Notice a Gadia settlement and you will see lithe laughing women in swirling skirts, often with mirror studded garments and silver jewellery glittering as they go gracefully about their business, bending to kindle a small fire in the most casual fashion or working a pair of bellows with practiced ease. Their men, tough and sturdy, lounge beside the makeshift smithies, occasionally getting to their feet to work alongside their wives. The children play in the dust beside the clutter that surrounds them.

It is a hard life yet despite the vagaries of weather and the uncertainties of their trade they are a handsome and cheerful lot, and remain buoyantly dignified, unmindful of their hard life. They breed cattle, sharing and selling the milk, and in their tiny smithy they forge various soft iron wares needed in our daily life. When the weather turns hostile, they spread sheets of plastic or tarpaulin over their mobile homes, taking shelter within. During winter, thick patchwork quilts protect them from the chill of the nights.

A tribe of happy and upright people, the Gadia remain children of the desert committed to braving the hazards of nature and environment.


The Bishnois are known as the conservationists to whom the preservation of animal and vegetable life is a religion and has been so from the early 15th century. Their spiritual mentor, Jambeshwarji was a wise ecologist and it is a result of his religious teachings that the Bishnois have continued to protect their environment.

When Jambhoji was 25 years old, a great drought swept over Rajasthan. The people, driven by desperation and hunger hacked the trees and began killing deer and other animals. It was at this point that Jambhoji realized that the indiscriminate cutting of trees and killing of animals could only mean the end of all existence. No human or animal life could survive on land bereft of vegetation. It was Jambhoji’s dream to see the land covered by trees. He offered the people protection if they followed some very simple principles he laid down. Almost 90 per cent of the farmers of this region gladly accepted the 29 principles he laid down. (Bees –twenty, noi—nine was how this sect came to be known.)

Predominant among these was the preservation of trees and wildlife.

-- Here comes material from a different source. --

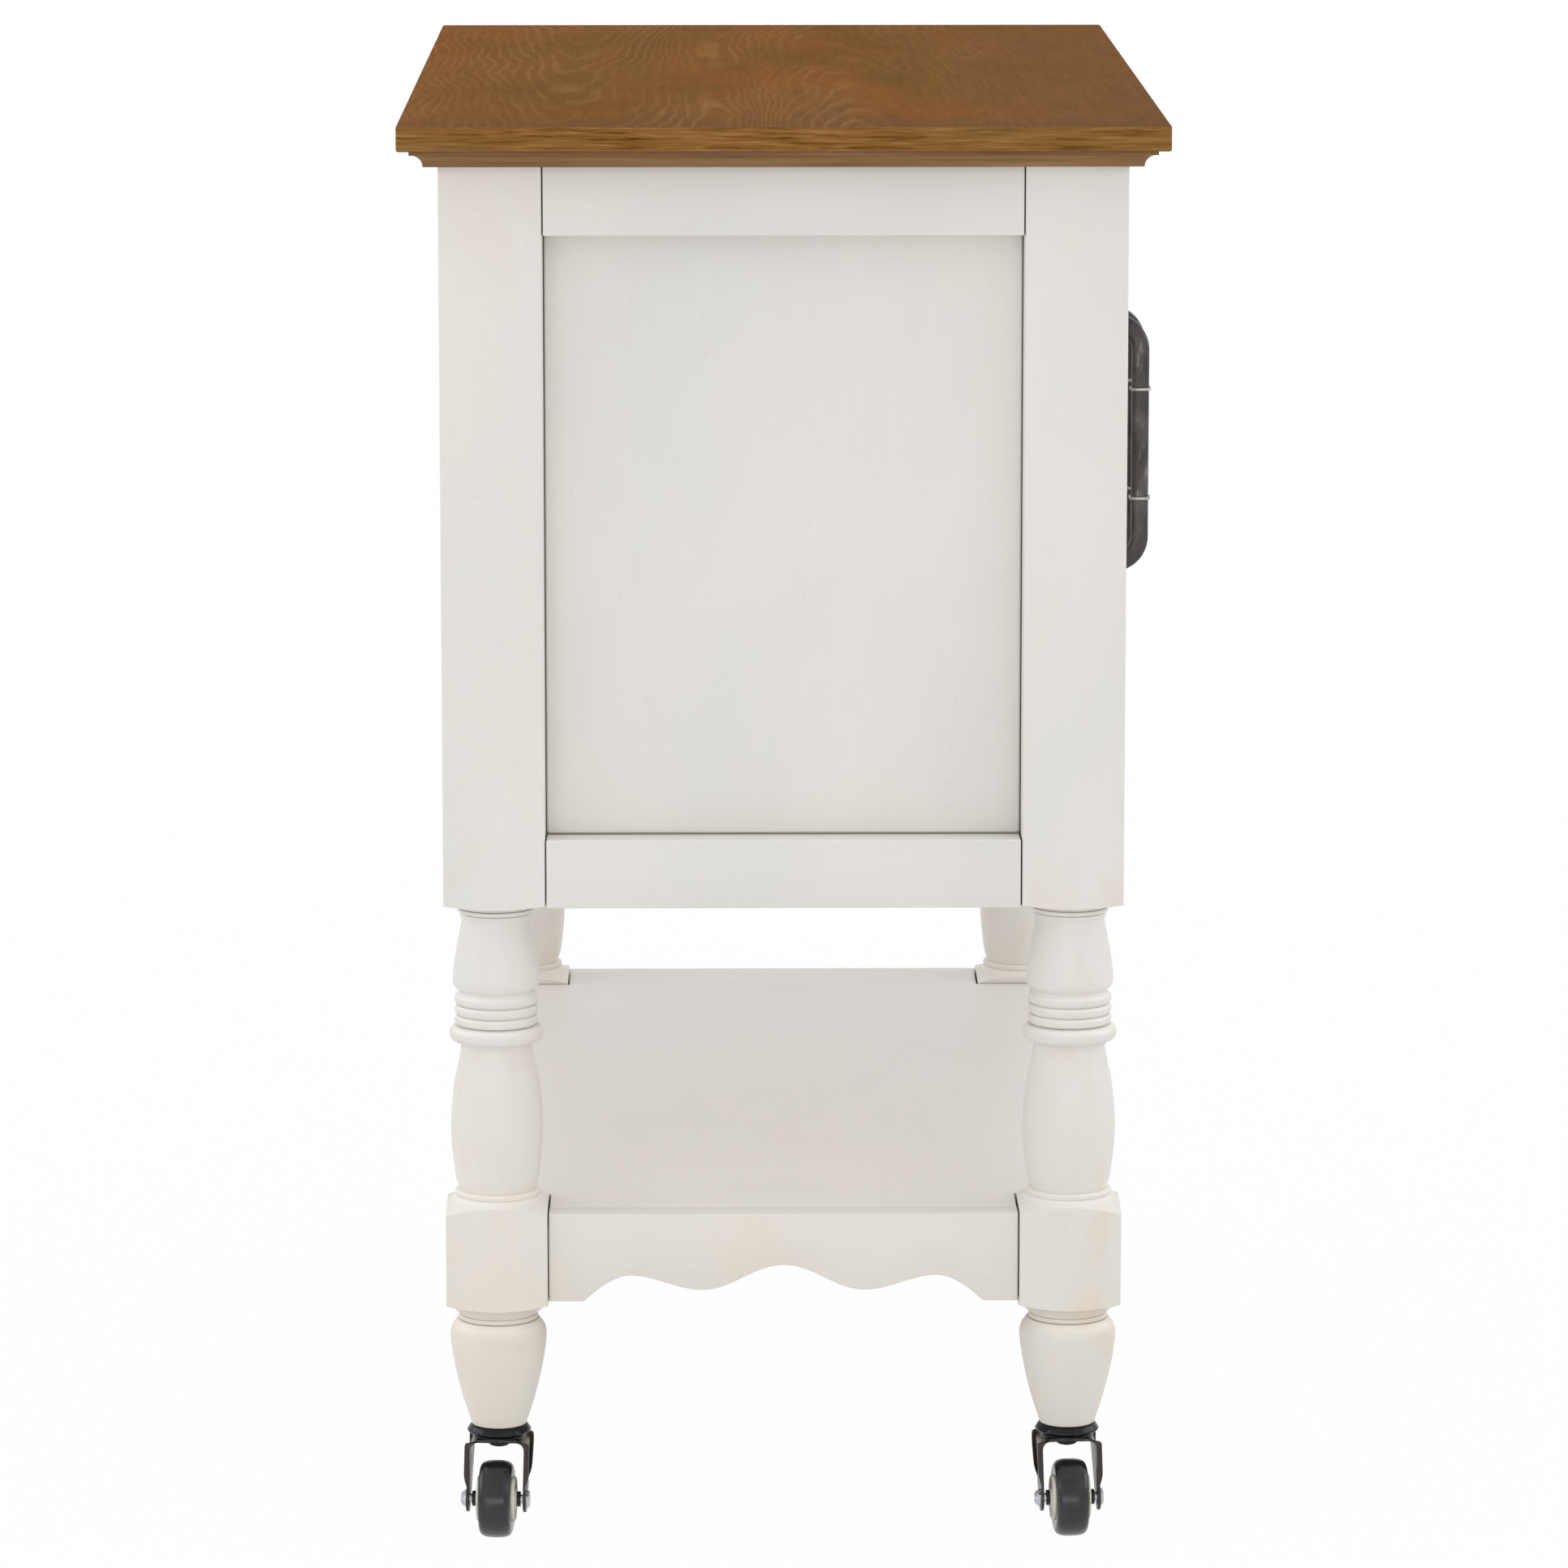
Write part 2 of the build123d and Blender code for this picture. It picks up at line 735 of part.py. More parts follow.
# Hub turned with a raised boss and a step each side, and a wide rib between the steps that carries the tyre
def caster_hub():
    half = hub_width / 2
    step = half - hub_boss_proud
    seat = tread_width / 2 - hub_seat_setback
    bore = axle_r + running_play
    outline = Polyline(
        (bore, -half), (hub_boss_r, -half), (hub_boss_r, -step), (hub_flange_r, -step), (hub_flange_r, -seat),
        (hub_r, -seat), (hub_r, seat), (hub_flange_r, seat), (hub_flange_r, step), (hub_boss_r, step),
        (hub_boss_r, half), (bore, half), close=True,
    )
    return Pos(-caster_trail, 0, wheel_r) * revolve(make_face(outline), Axis.Y)


def caster_tyre():
    half = tread_width / 2
    seat = half - hub_seat_setback
    tread = half - tread_shoulder
    outline = Polyline(
        (hub_r, -seat), (hub_flange_r, -seat), (hub_flange_r, -half), (wheel_r - tread_shoulder, -half),
        (wheel_r, -tread), (wheel_r, tread), (wheel_r - tread_shoulder, half), (hub_flange_r, half),
        (hub_flange_r, seat), (hub_r, seat), close=True,
    )
    return Pos(-caster_trail, 0, wheel_r) * revolve(make_face(outline), Axis.Y)


def main():
    os.makedirs("parts", exist_ok=True)
    corners = four_corners(leg_x, leg_y)
    save("worktop", worktop())
    save("top_mouldings", *top_mouldings())
    save("worktop_cleats", *worktop_cleats())
    for name, (x, y) in corners.items():
        save(f"leg_{name}", leg(x, y))
    turn_round = Rot(0, 0, 180)
    save("end_rails_left", *end_rails())
    save("end_rails_right", *[turn_round * rail for rail in end_rails()])
    save("end_panel_left", end_panel())
    save("end_panel_right", turn_round * end_panel())
    save("front_rails", *drilled_for_pivots(front_rails()))
    save("back_rails", *[turn_round * rail for rail in front_rails()])
    save("back_panel", back_panel())
    save("cabinet_floor", cabinet_floor())
    save("cabinet_shelf", cabinet_shelf())
    save("shelf_pins", *shelf_pins())
    save("lower_shelf", lower_shelf())
    save("shelf_cleats", *shelf_cleats())
    for name, board in aprons().items():
        save(name, board)
    pivots = door_pivots()
    save("door_pivots", *pivots, *[pivot.mirror(Plane.YZ) for pivot in pivots])
    save("door_catch", door_catch())
    stiles, rails, panel = door_frame_boards()
    door_pieces = {
        "stiles": stiles,
        "rails": rails,
        "panel": [panel],
        "pull": [pull()],
        "pull_bands": pull_bands(),
        "pull_screws": pull_screws(),
        "bushes": door_bushes(),
        "strike": [strike()],
    }
    for name, solids in door_pieces.items():
        save(f"door_left_{name}", *solids)
        save(f"door_right_{name}", *[solid.mirror(Plane.YZ) for solid in solids])
    save("caster_stems", *[Pos(x, y, 0) * caster_stem() for x, y in corners.values()])
    caster_pieces = {
        "fork": [caster_fork()],
        "axle": caster_axle(),
        "hub": [caster_hub()],
        "tyre": [caster_tyre()],
    }
    for name, (x, y) in corners.items():
        place = Pos(x, y, 0) * Rot(0, 0, caster_turns[name])
        for piece, solids in caster_pieces.items():
            save(f"caster_{name}_{piece}", *[place * solid for solid in solids])


main()
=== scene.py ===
import json
import math

import bpy
from mathutils import Matrix, Vector


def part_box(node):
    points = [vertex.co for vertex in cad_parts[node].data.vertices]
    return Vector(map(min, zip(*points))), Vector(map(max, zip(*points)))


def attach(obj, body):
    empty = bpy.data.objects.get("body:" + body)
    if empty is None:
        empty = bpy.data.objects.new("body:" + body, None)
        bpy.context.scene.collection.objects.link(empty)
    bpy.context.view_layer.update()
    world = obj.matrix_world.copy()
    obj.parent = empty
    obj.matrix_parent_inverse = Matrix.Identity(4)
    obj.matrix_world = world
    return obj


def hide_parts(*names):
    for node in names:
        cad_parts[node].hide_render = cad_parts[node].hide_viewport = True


# Kitchen cart: oak worktop, painted cabinet on turned legs, iron pulls, swivel casters.
# Metres, +Z up. The doors face -Y, and the photographed end is the -X end.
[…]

Over the years, the Bishnois grew in number and spread to other regions. But no matter where they went and how prosperous they became, they followed the 29 principles very strictly.

The Bishnoi women with their attractive attire, silver trimmings and some of the most gorgeous jewellery—heavy nose rings, earrings, bangles and anklets and solid, chunky necklaces—are an attractive sight. In contrast, the Bishnoi men are usually dressed in spotless white shirts and dhotis with loosely tied white turbans.

Some Bishnois who were killed protecting the trees are buried in Khejrli where a simple grave with four pillars has been erected. In 1980 it was decided to honour their memory by planting 363 new khejri trees around this spot every year. And every year, in September, Bishnois from various parts of the country congregate here to offer their prayers.

The entire ceremony, the tree plantation, the gathering of so many beautifully dressed women and impressive men and a trip to the Bishnoi huts can be an unforgettable experience.